Découvrez Mlle Finney, qui partage son amour de la danse dans une série de portraits pris à Montréal il y a un siècle.

Heather McNabb, Ph. D., archiviste de référence, Centre d’archives et de documentation, Musée McCord Stewart

24 avril 2023

Les vieilles photographies peuvent soulever des questions dont les réponses se trouvent parfois dans les journaux numérisés. Dans certains cas, les rebondissements dramatiques derrière leurs histoires sont dignes d’un film hollywoodien!

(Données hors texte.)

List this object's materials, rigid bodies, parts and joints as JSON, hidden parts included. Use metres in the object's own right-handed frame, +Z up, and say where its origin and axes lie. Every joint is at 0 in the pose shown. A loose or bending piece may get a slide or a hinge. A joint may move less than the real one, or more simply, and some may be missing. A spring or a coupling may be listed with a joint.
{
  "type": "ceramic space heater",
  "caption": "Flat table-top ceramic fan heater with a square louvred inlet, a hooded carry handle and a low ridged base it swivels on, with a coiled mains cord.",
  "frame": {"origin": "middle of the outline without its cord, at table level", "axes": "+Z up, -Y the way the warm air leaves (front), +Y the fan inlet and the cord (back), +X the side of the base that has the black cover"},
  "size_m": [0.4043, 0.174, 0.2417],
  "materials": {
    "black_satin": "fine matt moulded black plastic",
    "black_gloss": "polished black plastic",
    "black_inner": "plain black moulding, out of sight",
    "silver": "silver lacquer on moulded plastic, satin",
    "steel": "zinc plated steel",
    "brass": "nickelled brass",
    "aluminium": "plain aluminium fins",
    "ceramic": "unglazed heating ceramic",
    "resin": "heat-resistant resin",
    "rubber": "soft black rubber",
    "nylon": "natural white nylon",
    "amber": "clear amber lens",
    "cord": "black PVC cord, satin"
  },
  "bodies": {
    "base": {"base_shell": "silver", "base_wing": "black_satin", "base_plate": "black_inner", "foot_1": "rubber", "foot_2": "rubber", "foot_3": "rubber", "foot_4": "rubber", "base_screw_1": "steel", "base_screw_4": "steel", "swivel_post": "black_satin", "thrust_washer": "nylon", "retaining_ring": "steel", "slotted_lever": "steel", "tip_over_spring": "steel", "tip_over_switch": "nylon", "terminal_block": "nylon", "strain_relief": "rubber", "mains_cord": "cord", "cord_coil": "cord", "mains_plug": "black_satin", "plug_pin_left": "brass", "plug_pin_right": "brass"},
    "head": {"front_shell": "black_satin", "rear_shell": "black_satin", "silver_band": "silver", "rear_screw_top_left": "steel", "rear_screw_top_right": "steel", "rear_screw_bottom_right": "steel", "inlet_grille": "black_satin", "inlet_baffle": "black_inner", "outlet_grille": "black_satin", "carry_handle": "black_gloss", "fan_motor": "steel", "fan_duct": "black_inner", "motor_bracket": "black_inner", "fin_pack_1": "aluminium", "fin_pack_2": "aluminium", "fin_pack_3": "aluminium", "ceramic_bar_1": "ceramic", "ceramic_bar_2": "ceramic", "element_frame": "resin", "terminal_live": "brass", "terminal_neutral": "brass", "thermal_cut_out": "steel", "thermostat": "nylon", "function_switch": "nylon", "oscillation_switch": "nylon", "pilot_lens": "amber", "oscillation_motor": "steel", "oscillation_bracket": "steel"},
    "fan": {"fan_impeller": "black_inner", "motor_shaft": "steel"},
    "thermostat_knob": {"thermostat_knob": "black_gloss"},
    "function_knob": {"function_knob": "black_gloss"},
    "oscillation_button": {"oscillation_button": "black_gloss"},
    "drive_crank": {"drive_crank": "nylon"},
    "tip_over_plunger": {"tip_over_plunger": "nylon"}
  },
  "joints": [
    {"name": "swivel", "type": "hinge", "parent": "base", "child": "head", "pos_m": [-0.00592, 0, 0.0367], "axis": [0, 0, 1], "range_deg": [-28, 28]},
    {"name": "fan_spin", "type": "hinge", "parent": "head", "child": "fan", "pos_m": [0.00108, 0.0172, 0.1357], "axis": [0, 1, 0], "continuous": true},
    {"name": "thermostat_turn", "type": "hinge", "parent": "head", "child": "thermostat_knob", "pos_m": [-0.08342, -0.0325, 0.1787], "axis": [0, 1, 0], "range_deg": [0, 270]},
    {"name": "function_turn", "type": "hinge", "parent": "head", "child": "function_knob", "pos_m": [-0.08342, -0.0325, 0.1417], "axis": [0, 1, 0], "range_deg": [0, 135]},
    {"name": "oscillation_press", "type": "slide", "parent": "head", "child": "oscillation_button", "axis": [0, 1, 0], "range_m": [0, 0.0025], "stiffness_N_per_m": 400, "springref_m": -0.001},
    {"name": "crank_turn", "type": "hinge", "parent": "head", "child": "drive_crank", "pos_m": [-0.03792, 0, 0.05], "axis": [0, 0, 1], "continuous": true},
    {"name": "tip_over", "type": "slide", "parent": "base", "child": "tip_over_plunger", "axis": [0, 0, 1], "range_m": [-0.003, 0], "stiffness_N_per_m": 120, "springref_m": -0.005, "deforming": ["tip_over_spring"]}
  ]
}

Des portraits réalisés il y a cent ans au studio William Notman & Son à Montréal montrent Mlle Finney en train de danser. Dans une série de 12 images, prises en avril ou mai 1923, Mlle Finney, qui n’a pas encore 16 ans, apparaît à l’aise et confiante dans les différentes poses qu’elle adopte, que ce soit en faisant des pointes en costume de ballet, habillée en crieur de journaux les deux mains dans les poches, ou encore à genoux, le corps arqué vers l’arrière, la tête au sol.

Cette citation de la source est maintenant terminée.